"You'll have to take an alternate path off the trail, but it should be doable," said Rene, the director of Sperry Chalet in Glacier National Park during the first trip I took there with my 19- and 21-year-old sons in July 2014. Yeah, right. We didn't make it to Sperry Glacier. June snow had left snowfields and washed out a footbridge, closing the trail from the chalet to its namesake glacier.
That summer, my sons and I discovered that no matter how well planned a trip into the wilderness might be — and despite how well the national parks are managed — Mother Nature won't necessarily offer up her most remote and spectacular sights easily.
A few years earlier, I'd read about the rapidly melting glaciers in the Montana park.
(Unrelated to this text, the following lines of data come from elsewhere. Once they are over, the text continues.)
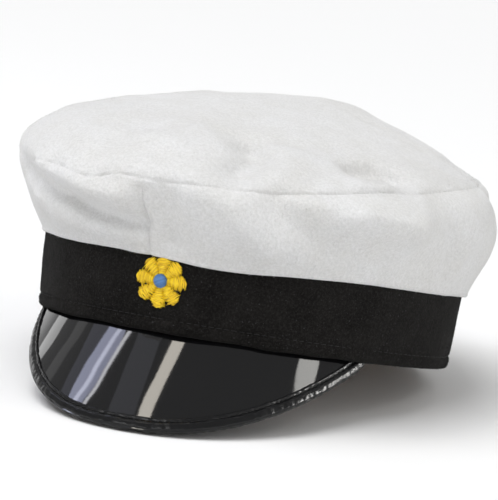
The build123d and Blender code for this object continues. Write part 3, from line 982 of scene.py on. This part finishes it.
def add_camera():
    right, up, back = camera_axes()
    centre = CAMERA_SHIFT[0] * right + CAMERA_SHIFT[1] * up + CAMERA_DISTANCE * back
    data = bpy.data.cameras.new("camera")
    data.lens = CAMERA_LENS
    data.sensor_width = 36
    data.clip_end = 50
    made = add_object("camera", data)
    worn = Matrix((right, up, back)).transposed().to_4x4()
    worn.translation = centre * MM
    made.matrix_world = to_table @ worn
    bpy.context.scene.camera = made


CARD_DISTANCE = 1.3  # metres from the visor
VISOR_MIDDLE = Vector((0, -0.115, -0.02))  # metres, in the worn frame


def direction(azimuth, elevation):
    """Direction in degrees: round from the front to the wearer's left, and up."""
    a, e = math.radians(azimuth), math.radians(elevation)
    return Vector((math.sin(a) * math.cos(e), -math.cos(a) * math.cos(e), math.sin(e)))


def add_card(name, azimuth, elevation, across, along, power, colour=(1, 1, 1), on_cloth=True):
    """Light card that the visor mirrors, placed from the visor in a direction of the worn frame.

    across and along are the card's sides as seen from there, in degrees. A card that isn't on_cloth doesn't
    light matt surfaces.
    """
    toward = to_table.to_3x3() @ direction(azimuth, elevation)
    data = bpy.data.lights.new(name, "AREA")
    data.shape = "RECTANGLE"
    data.size = 2 * CARD_DISTANCE * math.tan(math.radians(across / 2))
    data.size_y = 2 * CARD_DISTANCE * math.tan(math.radians(along / 2))
    data.energy = power * data.size * data.size_y * math.pi
    data.color = colour
    made = add_object(name, data)
    made.location = to_table @ VISOR_MIDDLE + toward * CARD_DISTANCE
    made.visible_diffuse = on_cloth
    made.rotation_euler = toward.to_track_quat("Z", "Y").to_euler()


def add_sun(name, azimuth, elevation, spread, strength, colour):
    """Broad, even light for cloth and floor, kept out of the visor's reflections."""
    data = bpy.data.lights.new(name, "SUN")
    data.angle = math.radians(spread)
    data.energy = strength
    data.color = colour
    made = add_object(name, data)
    made.rotation_euler = direction(azimuth, elevation).to_track_quat("Z", "Y").to_euler()
    made.visible_glossy = False


def add_floor():
    mesh = bpy.data.meshes.new("floor")
    mesh.from_pydata([(-30, -30, 0), (30, -30, 0), (30, 30, 0), (-30, 30, 0)], [], [(0, 1, 2, 3)])
    mesh.materials.append(Surface("floor", (0.9, 0.9, 0.9), 0.9).material)
    add_object("floor", mesh)


def set_world():
    """White near the horizon, like a studio's paper sweep, and dimmer overhead."""
    world = bpy.data.worlds.new("studio")
    bpy.context.scene.world = world
    world.use_nodes = True
    nodes, links = world.node_tree.nodes, world.node_tree.links
    direction = nodes.new("ShaderNodeSeparateXYZ")
    links.new(nodes.new("ShaderNodeTexCoord").outputs["Generated"], direction.inputs["Vector"])
    ramp = nodes.new("ShaderNodeValToRGB")
    ramp.color_ramp.elements[0].position = 0.10
    ramp.color_ramp.elements[0].color = (1, 1, 1, 1)
    ramp.color_ramp.elements[1].position = 0.30
    ramp.color_ramp.elements[1].color = (0.37, 0.37, 0.37, 1)
    links.new(direction.outputs["Z"], ramp.inputs["Fac"])
    links.new(ramp.outputs["Color"], nodes["Background"].inputs["Color"])


add_camera()
add_floor()
set_world()
bpy.context.scene.view_settings.view_transform = "Standard"
add_sun("overhead", -35, 66, 48, 2.1, (0.985, 0.99, 1.0))
add_sun("front", 70, 35, 70, 0.48, (1.0, 0.985, 0.96))
add_card("streak_left", -79.0, 46.2, 6.5, 12, 4.6, (0.70, 0.74, 1.0))
add_card("streak_left_core", -77.6, 47.0, 1.4, 12, 5.0, (0.85, 0.87, 1.0))
add_card("streak_left_edge", -71.5, 49.6, 1.0, 12, 9.0, (0.95, 0.95, 1.0))
add_card("streak_left_halo", -85, 42.5, 12, 12, 0.5, (0.75, 0.78, 1.0))
add_card("streak_between", -52, 59, 13, 10, 0.5, (0.85, 0.87, 1.0))
add_card("streak_middle", -27, 64, 4.8, 9, 9.5, (1.0, 0.94, 0.84))
add_card("streak_right", 93.5, 45.6, 5.6, 8, 7.0, (1.0, 0.99, 0.95))
add_card("binding_right", 112, 16, 20, 12, 24.0, (1.0, 0.99, 0.96), on_cloth=False)
add_card("binding_front", -10, 18, 36, 8, 7.0, on_cloth=False)
add_card("far_left", -116, 20, 6, 20, 2.0)
add_card("far_left_dim", -101, 32, 4, 12, 0.35)
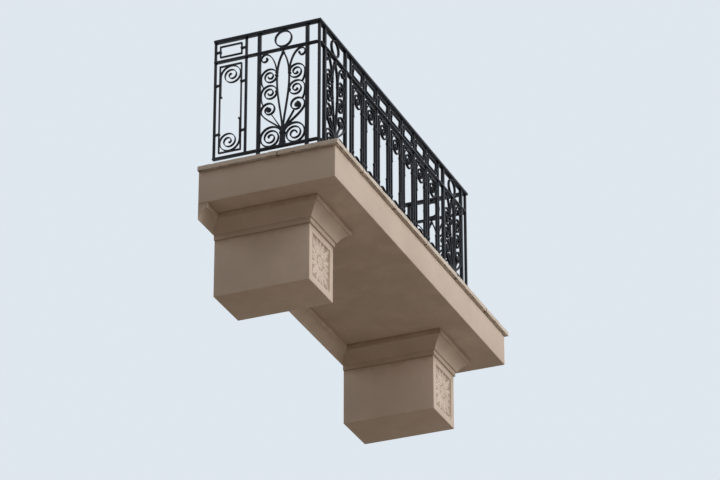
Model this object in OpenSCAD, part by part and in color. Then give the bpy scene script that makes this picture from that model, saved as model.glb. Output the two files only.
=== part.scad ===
// Wall balcony: a stone-paved slab on two corbels, with a wrought iron railing on three sides.
// X runs along the wall, Y runs into the wall, Z is up.
// The origin is on the wall face, at the middle of the slab's back.

/* [Slab and paving] */
// Width of the slab between its two side faces
slab_w = 2700; // [2300:10:3200]
// How far the slab stands out from the wall
slab_d = 857; // [760:1:1000]
// Thickness of the slab
slab_h = 204; // [120:2:300]
// Thickness of the paving stones
stone_t = 30; // [20:1:60]
// How far the paving stands out past the slab's faces
stone_lip = 22; // [5:1:60]
// Depth of the front row of stones, from its outer edge
front_row_d = 377; // [250:1:450]
// Width of the stone at each end of a row
corner_stone_w = 386; // [250:1:600]
// Number of stones between the two end stones of a row
stones = 4; // [3:1:10]
// Width of the joints between the stones
joint_w = 4; // [2:1:10]
// Depth of the joints between the stones
joint_d = 5; // [2:1:12]

/* [Corbels and cornice] */
// From the slab's side face in to the corbel
corbel_inset = 230; // [100:2:400]
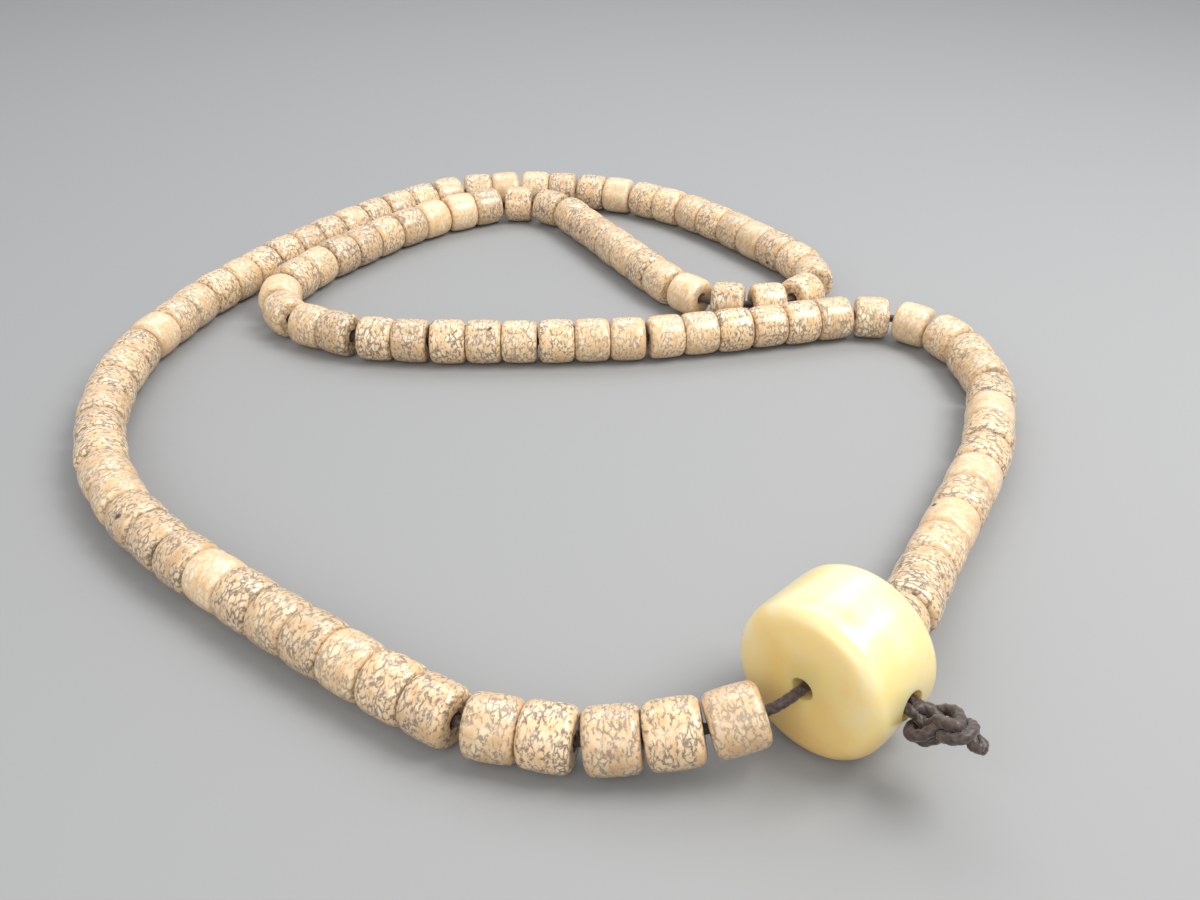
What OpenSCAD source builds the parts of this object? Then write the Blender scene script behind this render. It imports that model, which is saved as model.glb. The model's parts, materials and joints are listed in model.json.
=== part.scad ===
// Mala: a closed loop of drilled seed beads strung on one waxed cord. A large guru bead closes the loop,
// and the cord's two ends leave it sideways into a finishing knot.
// Millimetres, +Z up. The strand lies on the table at z = 0, and the origin is under the middle of its box.

/* [Seed beads] */
// Diameter of a seed bead at its belly
bead_d = 10.2; // [8.5:0.1:12]
// Length of a seed bead along its hole
bead_l = 7.9; // [6:0.1:11]
// Diameter of the flat round the hole at each end of a seed bead
bead_flat_d = 7; // [5:0.1:8]
// Rounding between a seed bead's flat ends and its belly
bead_shoulder = 1.2; // [0.3:0.1:1.5]

/* [Guru bead] */
// Diameter of the guru bead at its belly
guru_d = 25.1; // [22:0.1:31]
// Length of the guru bead along its hole
guru_l = 16.5; // [13:0.1:20]
// Diameter of the flat at each end of the guru bead
guru_flat_d = 20; // [10:0.1:21]
// Rounding between the guru bead's flat ends and its belly
guru_edge = 3; // [1:0.1:5]

/* [Cord and knot] */
// Diameter of the cord
cord_d = 1.8; // [1.2:0.1:2.2]
// Length of the finishing knot
knot_l = 8; // [6:0.5:14]
// Diameter of the finishing knot over its turns
knot_d = 6.6; // [5:0.1:9]
// Turns that show along the knot
knot_turns = 3; // [2:1:4]
// Length of cord end that shows between the guru bead and the knot
neck_l = 1; // [0.5:0.1:3]
// Length of the longer cut tail past the knot
tail_l = 3; // [2:0.5:8]
// Length of the shorter cut tail, as a share of the longer one
short_tail = 0.75; // [0.3:0.05:1]
// Angle that the two cut tails spread apart
tail_spread = 50; // [20:5:80]

/* [Clearances] */
// Gap between the cord and the hole of a seed bead, on each side
seed_hole_play = 0.6; // [0.3:0.05:1]
// Gap between the cord and the hole along the guru bead, on each side
guru_hole_play = 0.8; // [0.4:0.05:1.5]
// Gap between the two cord ends and the side hole that they leave the guru bead by
side_hole_play = 0.475; // [0.3:0.025:0.9]
// Gap between two seed beads that lie in one straight run
bead_gap = 0.1; // [0.1:0.01:1]
// Least gap between neighbouring runs of seed beads
run_gap = 0.26; // [0.2:0.01:1]
// Cord between the guru bead's near mouth and the first seed bead
near_slack = 4.3; // [3:0.1:7]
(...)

If we were going to see them, it seemed we didn't have much time (estimates suggest that Sperry could be gone by 2020, and all the park's glaciers by 2030). The chalet is open only from early July to early September, and you must reserve a spot months ahead. At the time, I thought we were lucky when we got a room during the opening weekend in July.
We took Amtrak's Empire Builder train from St. Paul's Union Depot to West Glacier, Mont., just a few minutes outside the park. We stayed at the Village Inn on Lake McDonald for a few days. Beautiful weather and great hospitality — what could go wrong?
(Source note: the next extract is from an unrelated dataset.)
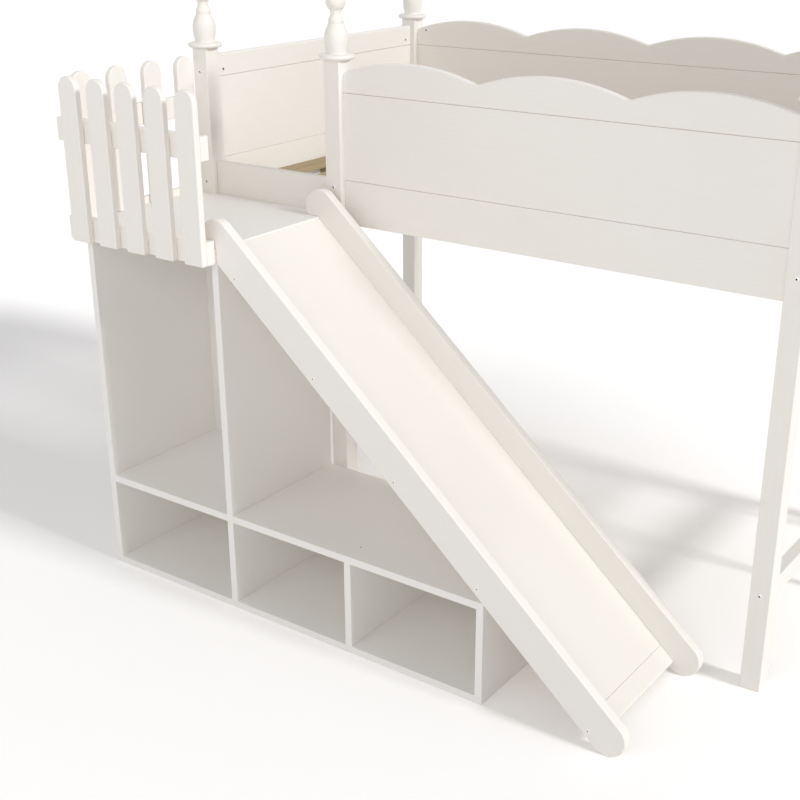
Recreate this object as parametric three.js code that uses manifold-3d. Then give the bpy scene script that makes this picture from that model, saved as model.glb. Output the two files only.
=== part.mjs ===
// A child's loft bed with a wardrobe, a low shelf unit and a slide, in millimetres with +Z up.
// The bed runs along +X. The wardrobe stands under a small fenced platform in front of its left end,
// the slide leads from the platform down over the low shelf, and the ladder is on the right end.

import * as THREE from "three";
import { mergeVertices } from "three/addons/utils/BufferGeometryUtils.js";
import Module from "manifold-3d";

const wasm = await Module();
wasm.setup();

// Bed frame
const bedLength = 1980;
const bedDepth = 1156;
const postSide = 57;
const postChamfer = 3;
const entryWidth = 458;

// Boards between the posts
const boardThickness = 20;
const boardLift = 13;
const lowBoardHeight = 132;
const grooveLift = 252;
const endPanelHeight = 320;
const cuspHeight = 308;
const crestRise = 39;
const postRise = 36;
const grooveDepth = 3;
const frontCrests = 3;
const backCrests = 4;
const crestSteps = 10;

// Cross stretcher near the floor at each end
const stretcherThickness = 34;
const stretcherHeight = 56;
const stretcherUnderside = 263;

// Turned post tops
const collarRadius = 52;
const collarHeight = 16;
const collarRounding = 7;
const vaseFootRadius = 29;
const vaseRadius = 35;
const vaseHeight = 80;
const vaseBellyRise = 40;
const beadRadius = 22;
const beadHeight = 16;
const neckRadius = 16;
const neckRise = 11;
const neckHeight = 21;
const ballRadius = 29;
const turnedSides = 20;

// Mattress slats and what carries them
const slatCount = 12;
const slatWidth = 70;
const slatThickness = 18;
const slatPostGap = 2;
const slatEndMargin = 14;
const ledgeSide = 40;
const beamWidth = 50;

// Wardrobe and low shelf unit
const unitDepth = 466;
const unitHeight = 1078;
const panelThickness = 22;
const wardrobeWidth = 478;
const cubbyHeight = 266;
const backThickness = 6;
const rodRadius = 12;
const rodDrop = 68;
const rodFlangeRadius = 21;
const rodFlangeThickness = 4;
const rodSides = 20;

// Platform over the wardrobe
const bedSetback = 18;
const deckOverhang = 6;
const battenWidth = 36;
const battenHeight = 24;
const deckThickness = 18;

// Fence round the platform
const frontRailThickness = 30;
const sideRailThickness = 18;
const fenceRailHeight = 66;
const lowRailDrop = 2;
const railPitch = 282;
const lowRailSetback = 12;
const picketWidth = 70;
const picketThickness = 20;
const picketRise = 423;
const frontPickets = 5;
const frontPicketMargin = 6;
const sidePickets = 4;
const sidePicketMargin = 3;
const domeSteps = 12;

// Slide
const slideReach = 1248;
const slideOverhang = 4;
const stringerWidth = 104;
const stringerThickness = 30;
const slideBoardLift = 10;
const slideBoardThickness = 18;
const lipLength = 58;
const lipSetback = 6;
const noseSteps = 6;
const slideEndSteps = 10;

// Ladder
const ladderWidth = 380;
const ladderRailThickness = 25;
const ladderRailDepth = 80;
const ladderPostGap = 25;
const treadThickness = 20;
const treadCount = 3;
const firstTreadTop = 318;
const treadRise = 262;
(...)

We hiked to the Sperry Chalet, a remote hostel with limited amenities, and discovered the trail to the glacier was closed due to the late snowfall. Nevertheless, Rene tried to describe how to tackle the mountain off-trail. Except for the warnings about the snowfields, known to give way and cause broken legs, it sounded so simple!
We climbed up slippery grass and rocks for an hour, until our knees throbbed and we were exhausted. Still, we were only partway through the roughly 2,000-foot-high, 3½-mile elevation gain. This was no longer hiking, but bona fide mountain climbing. We again met up with the trail, but then there were the snowfields. We started to cross, but realized that we flatlanders were out of our league in these conditions. We had no idea how to find a safe foothold, or even where the trail would resume if we did get across the snow. We finally had to admit we had to turn back.
Saying we felt disappointed would not do justice to our sense of defeat. But as we hiked back down to the chalet, we vowed we'd be back. August of 2015, we were.
But when we hopped off the plane in Kalispell, we were in shock: Wildfires had blotted out the views. At our cabin in the park at Lake McDonald, we couldn't see the mountains across the lake. Then, a few hours later, it began to thunder.